Esperienze di premorte, studio ne spiega origine evolutiva

Credito: Tumisu, Pixabay, 5640540

Le esperienze di premorte non sono una novità: ci sono testimonianze provenienti da varie parti del mondo o inerenti a vari periodi storici e a diversi background culturali. Il valore a livello biologico delle esperienze premorte è sempre stato discusso. Secondo un nuovo studio, pubblicato su Brain Communications,[2] le esperienze di premorte sarebbero un meccanismo biologico scaturito dall’evoluzione stessa. Questo meccanismo deriverebbe da un comportamento che diverse specie animali mettono in atto quando si trovano di fronte ad un predatore, la tanatosi.

Che cos’è la tanatosi

La tanatosi è quel fenomeno comportamentale vede un animale attuare un particolare meccanismo di difesa per difendersi da un predatore. In sostanza l’animale tende a fingersi morto e ciò migliora, come le statistiche hanno dimostrato, le probabilità di sopravvivenza di diverse specie. Si tratta, molto probabilmente, come spiega Daniel Kondziella, uno degli autori dello studio, di uno dei più antichi metodi messi in atto dalla vita per difendersi.
Come spiega Charlotte Martial, una neuropsicologa del Coma Science Group dell’Università di Liegi, Belgio, una delle autrici dello studio, questa nuova ricerca mostra che la stessa tanatosi è una strategia che sostanzialmente sembra essersi preservata in quasi tutte le specie viventi, dagli insetti ai mammiferi, e, molto probabilmente, anche negli esseri umani.[1]

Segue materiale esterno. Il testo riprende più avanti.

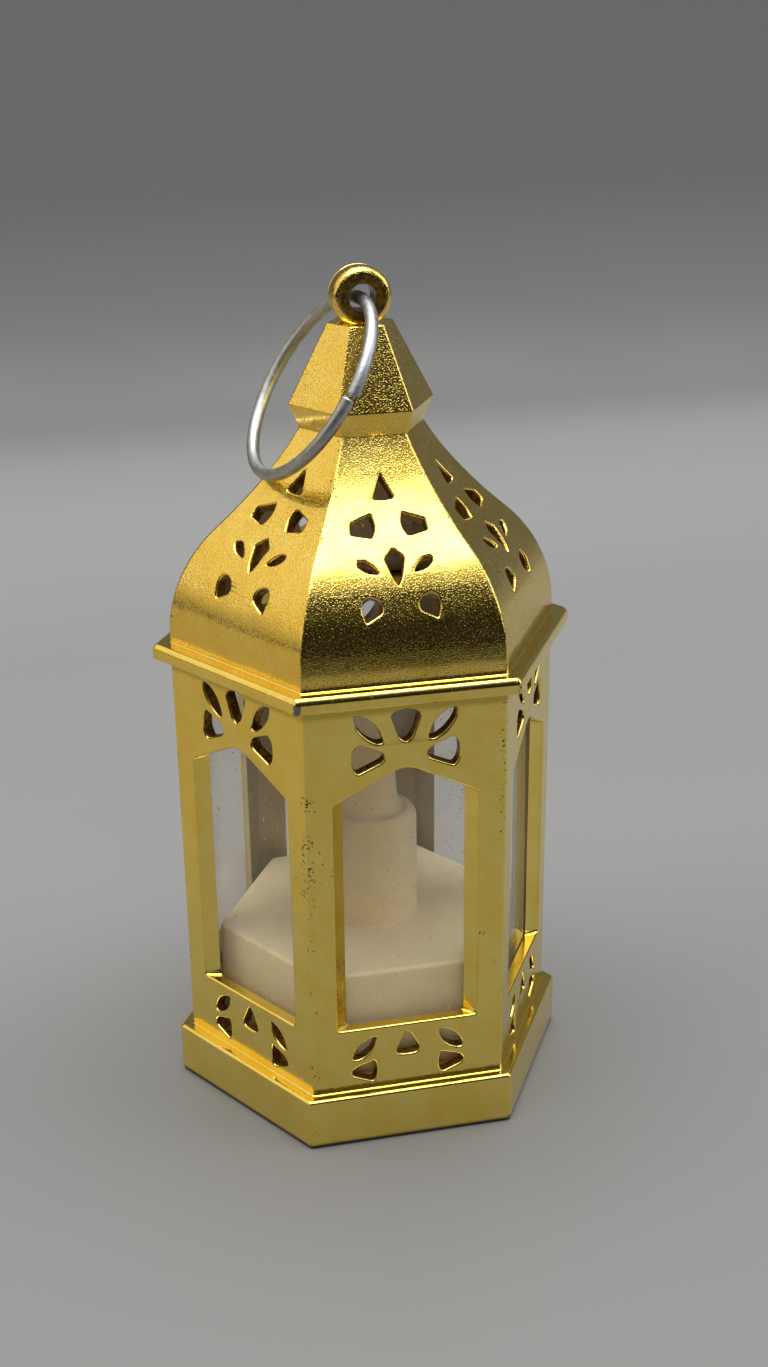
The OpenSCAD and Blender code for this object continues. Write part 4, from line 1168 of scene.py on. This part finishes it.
class LANTERN_OT_walls(bpy.types.Operator):
    """Builds the six walls with their windows, patterns and eave"""
    bl_idname = "lantern.walls"
    bl_label = "Walls"

    def execute(self, context):
        look = context.scene.lantern.look
        w = context.scene.lantern.walls
        form = wall_form(w)
        holes = [(form.laid_out(window_outline(w, w.splay)), form.laid_out(window_outline(w, 0)))]
        holes += form.pattern(UPPER_PAIRS, UPPER_MIDDLE, w.upper_width, w.upper_low, w.upper_height)
        holes += form.pattern(LOWER_PAIRS, LOWER_MIDDLE, w.lower_width, w.lower_low, w.lower_height)
        mesh = form.build(holes, w.edge)
        top = w.top + w.flange
        inside = w.top_flat - w.thickness
        eave = filleted([
            (w.top_flat - w.eave_sunk, w.top, 0), (w.eave_flat, w.top, w.eave_edge),
            (w.eave_flat, top, w.eave_top_edge), (inside, top, FINE_EDGE), (inside, w.top, 0)], steps=7)
        hexagonal(mesh, eave, w.eave_corner)
        reach = w.eave_flat / math.cos(HALF)
        chips = []
        for corner, shift, size in EAVE_CHIPS:
            turn = corner * TURN
            middle = Vector((reach * math.cos(turn), reach * math.sin(turn), w.top + w.flange / 2))
            chips.append((middle + Vector(shift), size))
        # the walls' gold takes a painted shade in the crease below the eave
        gold = gold_finish("wall gold", look, grain=0.35, rough=0.12, levels=(top, w.top), chips=chips,
                           marks=MARKS, crease=w.top - w.crease_drop)
        inner = inner_finish("wall inner side", look)
        hole = hole_finish("wall hole side", look)
        finish_mesh(mesh, "pierced_walls", "lantern", [gold, inner, hole], "cage")
        return {"FINISHED"}


class LANTERN_OT_roof(bpy.types.Operator):
    """Builds the pierced dome with its brim, rim and skirt"""
    bl_idname = "lantern.roof"
    bl_label = "Roof"

    def execute(self, context):
        look = context.scene.lantern.look
        r = context.scene.lantern.roof
        form = SideForm(dome_profile(r), r.thickness, r.corner)
        holes = form.pattern(ROOF_PAIRS, ROOF_MIDDLE, r.pattern_width, r.pattern_low, r.pattern_height)
        mesh = form.build(holes, r.edge)
        brim_start = len(mesh.faces)
        hexagonal(mesh, brim_profile(r), r.corner, closed=True)
        paint_faces(mesh, brim_start, BRIM)
        crown_low = r.top - r.crown
        crown = [(r.neck_flat - r.sunk, r.top), (r.crown_bore, r.top), (r.crown_bore, crown_low),
                 (r.crown_flat, crown_low)]
        hexagonal(mesh, crown, [r.corner, r.crown_bore, r.crown_bore, r.corner])
        worn_edge = r.foot + r.worn
        gold = gold_finish("roof gold", look, grain=1.1, rough=0.08, levels=(worn_edge,), warmth=0.95)
        inner = inner_finish("roof inner side", look)
        hole = hole_finish("roof hole side", look)
        brim = gold_finish("brim gold", look, grain=0.3, rough=0.1, levels=(worn_edge,))
        finish_mesh(mesh, "pierced_roof", "lantern", [gold, inner, hole, brim], "roof")
        return {"FINISHED"}


class LANTERN_OT_finial(bpy.types.Operator):
    """Builds the finial with its eye for the ring"""
    bl_idname = "lantern.finial"
    bl_label = "Finial"

    def execute(self, context):
        look = context.scene.lantern.look
        f = context.scene.lantern.finial
        r = context.scene.lantern.roof
        wide = r.top + f.under
        top = wide + f.taper
        mesh = bmesh.new()
        profile = filleted([
            (f.spigot, r.top + f.hollow, 0), (r.neck_flat, r.top + f.seat, FINE_EDGE),
            (f.flat, wide, f.edge), (f.top_flat, top, f.top_edge), (f.top_core, top, 0)])
        hexagonal(mesh, profile, f.corner, cap_last=True)
        # one half of the eye's section, from the hole over the flat to the rounded rim
        eye = bmesh.new()
        half = f.eye_width / 2
        band = half - f.eye_edge
        inner = f.eye_radius - f.eye_edge
        lip = f.eye_lip
        bend = lip * LIP_SHARE
        section = [(f.eye_hole, half - lip), (f.eye_hole + bend, half - bend), (f.eye_hole + lip, half)]
        for k in range(RIM_STEPS):
            turn = math.pi / 2 * (1 - k / (RIM_STEPS - 0.5))
            section.append((inner + f.eye_edge * math.cos(turn), band + f.eye_edge * math.sin(turn)))
        section += [(f.eye_radius - inward, band - drop) for inward, drop in RIM_END]
        section += [(out, -up) for out, up in reversed(section)]
        section.reverse()
        turned(eye, section, steps=96, closed=True)
        middle_z = top + f.eye_rise
        upright = Matrix.Translation((0, 0, middle_z)) @ Matrix.Rotation(math.pi / 2, 4, "X")
        bmesh.ops.transform(eye, matrix=upright, verts=eye.verts)
        bmesh.ops.recalc_face_normals(eye, faces=eye.faces)
        # the hole and the flat around it take the dark hole finish, which paints shade on the eye's flat
        for face in eye.faces:
            middle = face.calc_center_median()
            face.material_index = int(math.hypot(middle.x, middle.z - middle_z) < inner)
        add_part(mesh, eye)
        gold = gold_finish("finial gold", look, grain=1.2, rough=0.08, levels=(wide,), warmth=0.95)
        hole = hole_finish("eye hole side", look)
        finish_mesh(mesh, "finial_with_eye", "lantern", [gold, hole], "finial")
        return {"FINISHED"}


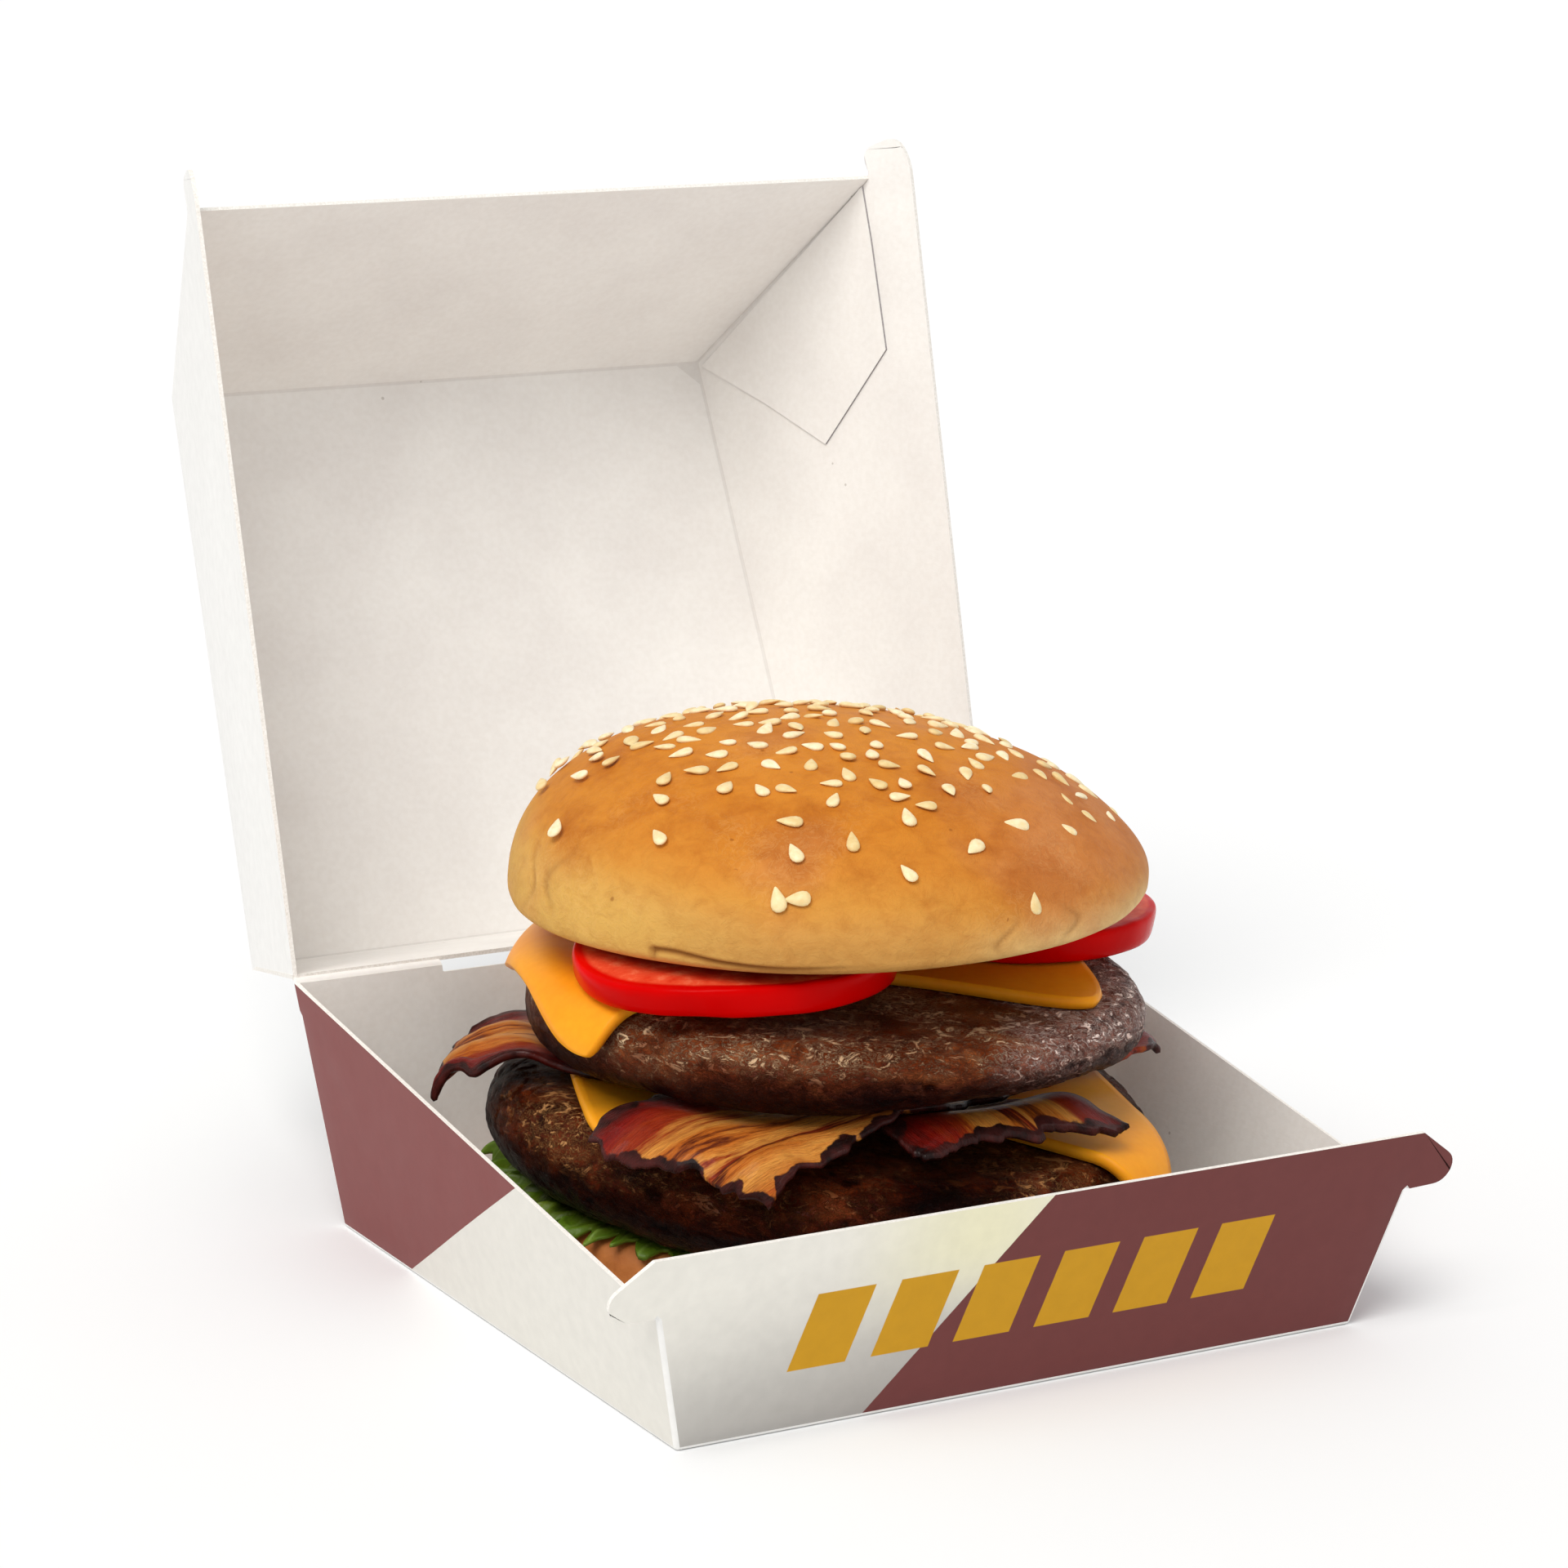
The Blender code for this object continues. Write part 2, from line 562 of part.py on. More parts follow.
def build():
    clear_scene()
    collection = new_collection("burger_in_clamshell")
    cutters = new_collection("cutters")
    card = new_material("card", (0.80, 0.78, 0.75), 0.55)
    crust = new_material("crust", (0.60, 0.30, 0.10), 0.50)
    heel = new_material("heel_crust", (0.45, 0.20, 0.07), 0.55)
    leaf = new_material("leaf", (0.10, 0.22, 0.04), 0.45)
    beef = new_material("grilled_beef", (0.10, 0.045, 0.025), 0.40)
    cheese = new_material("cheese", (0.85, 0.42, 0.05), 0.35)
    bacon = new_material("bacon", (0.40, 0.12, 0.05), 0.35)
    tomato = new_material("tomato", (0.70, 0.04, 0.02), 0.30)

    hinge = empty("hinge_frame", collection, (0.0, OPEN_D / 2, HINGE_H))
    hinge.rotation_euler = (-LID_OPEN, 0.0, 0.0)
    stack = empty("stack_frame", collection, (STACK_X, STACK_Y, BOARD + GAP + HEEL_H))
    stack.rotation_mode = "QUATERNION"
    stack.rotation_quaternion = Matrix.Rotation(-STACK_LEAN, 3, LEAN_AXIS).to_quaternion()

    box_base(collection, cutters, card)
    box_lid(collection, cutters, card, hinge)
    bun_heel(collection, heel)

    lower = Patty(PATTY_R_LOWER, PATTY_T_LOWER, PATTY_LOWER_Z, PATTY_LOWER_AT, 5, 0.0)
    upper = Patty(PATTY_R_UPPER, PATTY_T_UPPER, PATTY_UPPER_Z, PATTY_UPPER_AT, 8, UPPER_TILT)
    over_cheese = CHEESE_T + 2 * GAP
    layers = [
        lettuce_leaf(collection, leaf),
        patty_body("patty_lower", lower, collection, beef),
        cheese_slice("cheese_lower", lower, CHEESE_LOWER_CORNERS, CHEESE_LOWER_BOW, collection,
                     cheese),
        bacon_rasher("bacon_right", lower, BACON_RIGHT_ENDS, BACON_RIGHT_W, BACON_RIGHT_CUT,
                     BACON_RIGHT_BOW, BACON_RIGHT_RISE, over_cheese, 31, collection, bacon),
        bacon_rasher("bacon_left", lower, BACON_LEFT_ENDS, BACON_LEFT_W, BACON_LEFT_CUT,
                     BACON_LEFT_BOW, BACON_LEFT_RISE, over_cheese + BACON_T + GAP, 37,
                     collection, bacon),
        patty_body("patty_upper", upper, collection, beef),
        cheese_slice("cheese_upper", upper, CHEESE_UPPER_CORNERS, CHEESE_UPPER_BOW, collection,
                     cheese),
        tomato_slice("tomato_left", TOMATO_LEFT_AT, TOMATO_BEND_LEFT, TOMATO_ROLL, upper,
                     collection, tomato),
        tomato_slice("tomato_right", TOMATO_RIGHT_AT, TOMATO_BEND_RIGHT, 0.0, upper,
                     collection, tomato),
        bun_crown(collection, crust),
    ]
    for layer in layers:
        layer.parent = stack
    bpy.context.view_layer.update()


build()
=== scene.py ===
"""A burger in an open clamshell box: the finish of every surface.

Metres, +Z up.  The origin is the middle of the box's underside, the front
wall faces -Y, and the lid's hinge runs along X at the back.
"""
import itertools
import math
import random

import bmesh
import bpy
import numpy as np
from mathutils import Matrix, Vector
from mathutils.bvhtree import BVHTree


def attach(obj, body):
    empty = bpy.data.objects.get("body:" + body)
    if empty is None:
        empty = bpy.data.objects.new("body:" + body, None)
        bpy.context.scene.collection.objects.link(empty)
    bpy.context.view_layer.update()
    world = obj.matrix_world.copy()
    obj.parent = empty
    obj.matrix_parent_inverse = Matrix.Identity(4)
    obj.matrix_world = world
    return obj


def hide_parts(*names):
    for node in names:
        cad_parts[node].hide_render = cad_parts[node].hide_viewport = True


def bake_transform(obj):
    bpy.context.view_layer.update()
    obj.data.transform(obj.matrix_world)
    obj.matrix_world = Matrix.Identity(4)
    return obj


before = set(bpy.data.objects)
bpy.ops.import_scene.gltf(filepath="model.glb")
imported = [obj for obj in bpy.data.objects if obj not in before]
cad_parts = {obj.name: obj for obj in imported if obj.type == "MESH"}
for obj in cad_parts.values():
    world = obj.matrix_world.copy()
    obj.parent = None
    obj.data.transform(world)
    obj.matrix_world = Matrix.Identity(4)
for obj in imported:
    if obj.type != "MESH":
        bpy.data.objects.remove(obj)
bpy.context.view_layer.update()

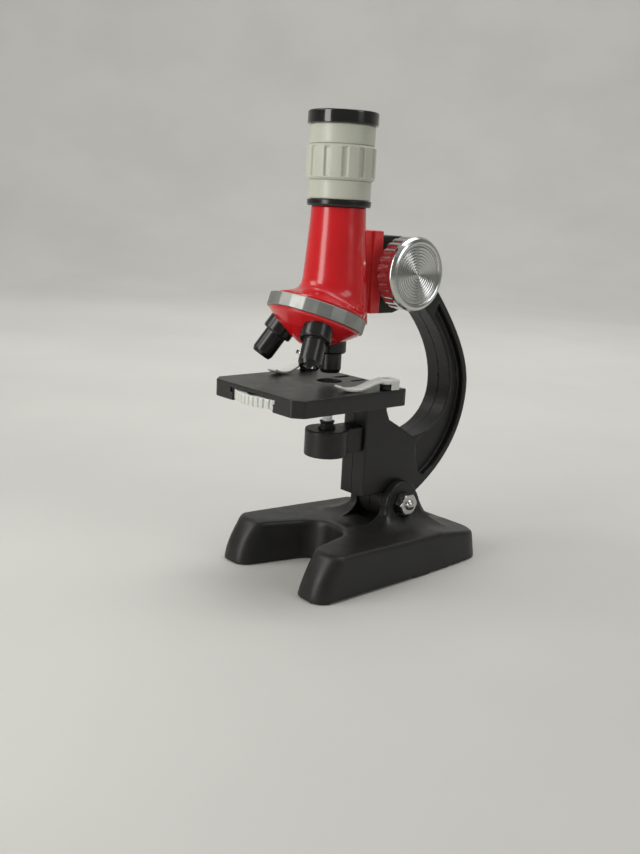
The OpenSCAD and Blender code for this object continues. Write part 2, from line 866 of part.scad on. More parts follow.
base();
base_feet();
tilt_bolt();
bolt_washer();
tilt_nut();
arm_right();
arm_left();
arm_screws();
battery_cover();
cover_screw();
button_cells();
battery_contacts();
lamp_leads();
stage();
clip_posts();
stage_clip_right();
stage_clip_left();
wheel_screw();
filter_wheel();
colour_filters();
lamp_housing();
lamp_retainer();
bulb_collar();
bulb();
lamp_mirror();
tube();
rack_block();
turret_screw();
tube_collar();
eyepiece_barrel();
eyepiece_collar();
eyecup();
ocular_lens();
zoom_grip();
zoom_lens_cell();
zoom_lens();
turret_ring();
nosepiece();
objective_low();
objective_mid();
objective_high();
objective_lenses();
pinion();
focus_shaft();
knob_right();
knob_left();
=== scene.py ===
import json
import math

import bmesh
import bpy
import numpy as np
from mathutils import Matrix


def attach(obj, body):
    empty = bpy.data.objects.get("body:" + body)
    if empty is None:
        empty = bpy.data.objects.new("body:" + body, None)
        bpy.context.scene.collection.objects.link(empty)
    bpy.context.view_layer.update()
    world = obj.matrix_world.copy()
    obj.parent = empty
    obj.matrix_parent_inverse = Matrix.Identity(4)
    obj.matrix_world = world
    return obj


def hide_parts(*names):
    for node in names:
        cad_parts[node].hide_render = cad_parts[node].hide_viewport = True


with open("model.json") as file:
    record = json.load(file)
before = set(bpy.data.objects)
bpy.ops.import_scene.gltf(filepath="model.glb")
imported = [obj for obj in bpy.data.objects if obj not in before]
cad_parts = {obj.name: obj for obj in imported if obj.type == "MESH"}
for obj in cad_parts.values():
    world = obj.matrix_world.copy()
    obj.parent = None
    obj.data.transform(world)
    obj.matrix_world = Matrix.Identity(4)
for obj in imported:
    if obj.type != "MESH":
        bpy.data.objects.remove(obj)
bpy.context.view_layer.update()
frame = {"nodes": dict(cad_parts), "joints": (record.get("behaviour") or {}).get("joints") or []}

import openvdb as vdb
from mathutils import Matrix, Vector

# Pieces are drawn in millimetres with the optical axis at X = 0, Y = 0, then moved into the row frame.
CENTRE_Y = 22.5
MM = 0.001


def joint_place(name):
    """Where a CAD joint is, in the pieces' millimetres."""
    joint = next(j for j in frame["joints"] if j["name"] == name)
    x, y, z = joint["pos_m"]
    return round(x / MM, 3), round(y / MM + CENTRE_Y, 3), round(z / MM, 3)


_, TILT_Y, TILT_Z = joint_place("arm_tilt")
_, FOCUS_Y, FOCUS_Z = joint_place("focus_turn")
_, TURRET_Y, TURRET_Z = joint_place("turret_turn")
_, WHEEL_Y, _ = joint_place("filter_turn")
LAMP_Z = joint_place("lamp_flip")[2]
POST_X, POST_Y, _ = joint_place("clip_right_swing")
LEAN = math.radians(20)     # the turret's axis leans this far from the optical axis
BOLT_BORE = 2.56


# ---- Materials ----

class Nodes:
    """A short way to build a material's node tree."""

    def __init__(self, name):
        self.mat = bpy.data.materials.new(name)
        self.mat.use_nodes = True
        self.tree = self.mat.node_tree
        self.shader = self.tree.nodes["Principled BSDF"]
        self.coords = self.add("ShaderNodeTexCoord").outputs["Object"]

    def add(self, kind, **values):
        node = self.tree.nodes.new(kind)
        for key, value in values.items():
            if hasattr(node, key):
                setattr(node, key, value)
            else:
                node.inputs[key.replace("_", " ")].default_value = value
        return node

    def link(self, a, b):
        self.tree.links.new(a, b)

    def noise(self, scale, detail=3.0, stretch=None):
        node = self.add("ShaderNodeTexNoise", Scale=scale, Detail=detail, Roughness=0.55)
        source = self.coords
        if stretch:
            mapping = self.add("ShaderNodeMapping")
            mapping.inputs["Scale"].default_value = stretch
            self.link(source, mapping.inputs["Vector"])
            source = mapping.outputs["Vector"]
        self.link(source, node.inputs["Vector"])
        return node.outputs["Fac"]

    def remap(self, value, low, high, at=(0.3, 0.7)):
        node = self.add("ShaderNodeMapRange")
        for key, v in (("From Min", at[0]), ("From Max", at[1]), ("To Min", low), ("To Max", high)):
            node.inputs[key].default_value = v
        self.link(value, node.inputs["Value"])
        return node.outputs["Result"]

    def colours(self, value, a, b, at=(0.35, 0.65)):
        ramp = self.add("ShaderNodeValToRGB")
        ramp.color_ramp.elements[0].position, ramp.color_ramp.elements[1].position = at
        ramp.color_ramp.elements[0].color = (*a, 1)
        ramp.color_ramp.elements[1].color = (*b, 1)
        self.link(value, ramp.inputs["Fac"])
        return ramp.outputs["Color"]

    def bump(self, value, strength, distance):
        node = self.add("ShaderNodeBump", Strength=strength, Distance=distance)
        self.link(value, node.inputs["Height"])
        if self.shader.inputs["Normal"].is_linked:
            self.link(self.shader.inputs["Normal"].links[0].from_socket, node.inputs["Normal"])
        self.link(node.outputs["Normal"], self.shader.inputs["Normal"])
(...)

Fenomeno presente negli umani ancora oggi

Lo studio, secondo la ricercatrice, mostra che questo comportamento è insito negli esseri umani ancora oggi. La tanatosi e le esperienze di premorte, sono fenomeni che possono essere sperimentati, per esempio, da esseri umani sotto attacco di grandi animali oppure dopo incidenti stradali: “Inoltre, mostriamo che la fenomenologia e gli effetti della tanatosi e delle esperienze di pre-morte si sovrappongono”, rivela la ricercatrice.[1]

La tanatosi risulta la base evolutiva delle esperienze premorte

In sostanza, come afferma Steven Laureys, un neurologo a Liegi ed altro autore dello studio, la tanatosi risulta la base evolutiva delle esperienze premorte e quindi queste ultime, in effetti, avrebbero uno scopo biologico da ricondurre al beneficio della sopravvivenza.
Ma come mai negli esseri umani le esperienze di premorte, derivanti dal fenomeno comportamentale della tanatosi, sono così complesse a livello neurobiologico? In effetti negli esseri umani le esperienze di premorte sono costituite da complessi meccanismi cerebrali.

Tanatosi sviluppatasi negli umani in maniera molto più complessa

Secondo i ricercatori la complessità del cervello umano e in particolare l’acquisizione del linguaggio ci ha permesso di trasformare un evento meramente simulativo a livello comportamentale, come la tanatosi, ad un complesso fenomeno fatto di ricche percezioni che si crea un’esperienza di premorte che si estende e va ben al di là di una situazione predatoria.
Inoltre, come fa notare Kondziella, i meccanismi cerebrali che vengono attuati durante la tanatosi per fingere uno stato di morte non sono poi così diversi da quelli che sono stati suggeriti per quanto riguarda l’induzione di un’esperienza di premorte. Tra questi meccanismi, secondo il ricercatore, ci sarebbero i rapidi movimenti degli occhi tipici del sonno durante la veglia: “Ciò rafforza ulteriormente l’idea che i meccanismi evolutivi siano un’importante informazione necessaria per sviluppare un quadro biologico completo per le esperienze di pre-morte”, spiega il ricercatore.[1]